By the von Neumann-analysis we found that the following relation should hold (see (7.67)): $$\begin{equation} \tag{7.71} D\cdot (1-2\theta)\leq \frac{1}{2} \end{equation}$$

We see that (7.70) is significantly stricter than (7.71). While the $$\theta$$-scheme is unconditionally stable for $$\theta=\frac{1}{2}$$ according to the von Neumann stability analysis, we must have $$D\leq 1$$ according to the PC-criterion. The PC-criterion provides a sufficient condition which ensures that the physical max-min criterion is also fulfilled by the solution delivered by the numerical scheme. The example shown above confirms the prediction provided by the PC-criterion. Now, is there a criterion that is both necessary and sufficient for this simple model equation? Kraaijevanger found the following necessary and sufficient criterion in 1992: $$\begin{equation} \tag{7.72} D\cdot (1-\theta)\leq \frac{2-\theta}{4(1-\theta)} \end{equation}$$

We see that for $$\theta = \frac{1}{2}$$ this criterion implies the condition $$D\leq \frac{3}{2}$$. For $$\theta = \frac{3}{4}$$ it gives (7.72) $$D\leq 5$$, while the PC-criterion yields $$D\leq 2$$.

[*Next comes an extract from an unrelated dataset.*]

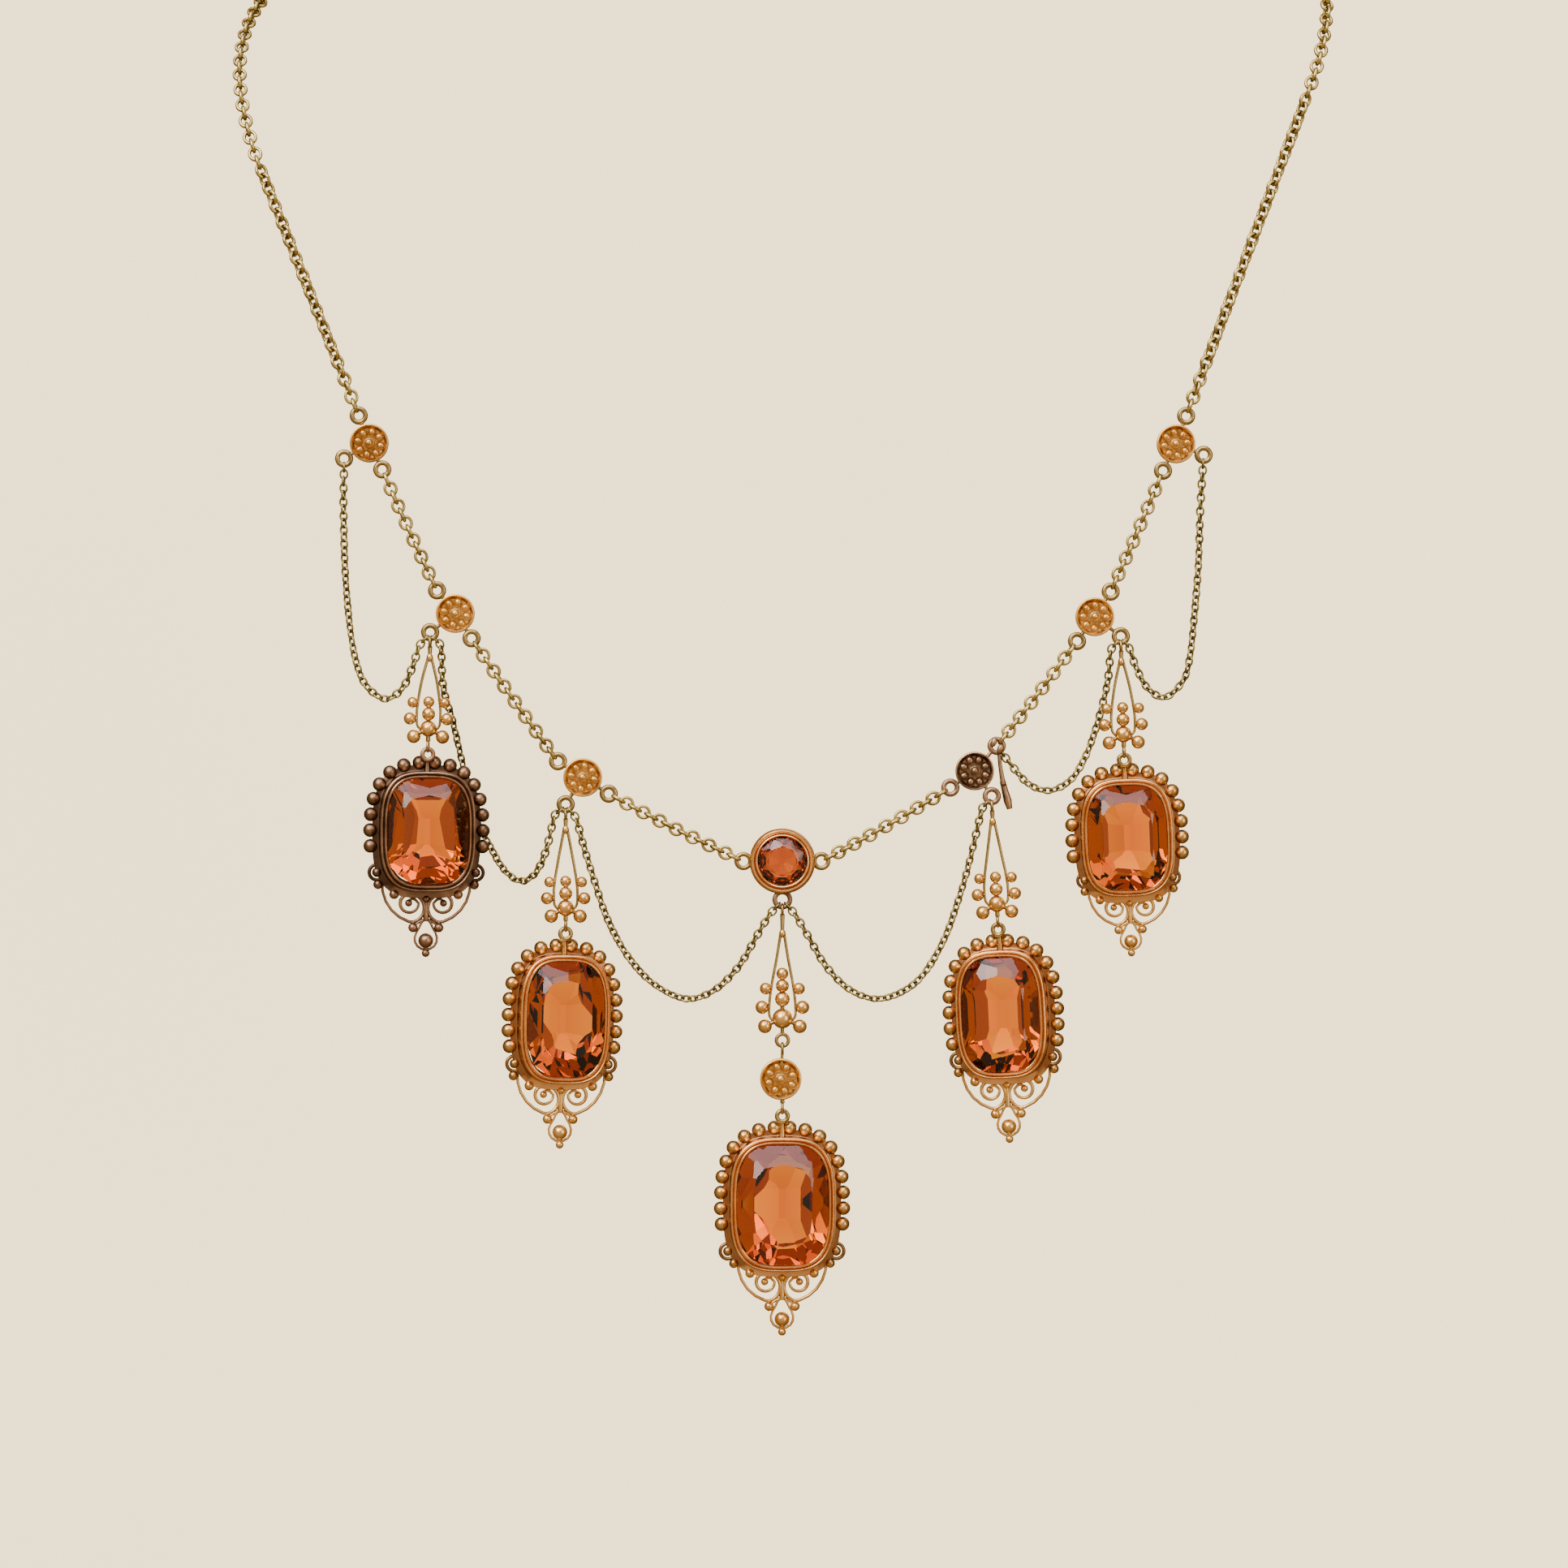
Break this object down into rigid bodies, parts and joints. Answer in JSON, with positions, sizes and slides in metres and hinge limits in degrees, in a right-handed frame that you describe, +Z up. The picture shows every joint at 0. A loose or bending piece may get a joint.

The purpose of allowing for large $$D$$ values is related to the fact that one might be interested in simulations where a large time step is set to let reach a steady state. But on must not forget about accuracy. Moreover, we should remember that this is a simple one-dimensional partial differential equation with constant coefficients, and as such it can be solver very quickly with a modern PC with for any reasonable $$\Delta t$$ and $$\Delta x$$, as long as we stay within the stability area. However, three-dimensional non-linear problems will in general result in very computational demanding simulations.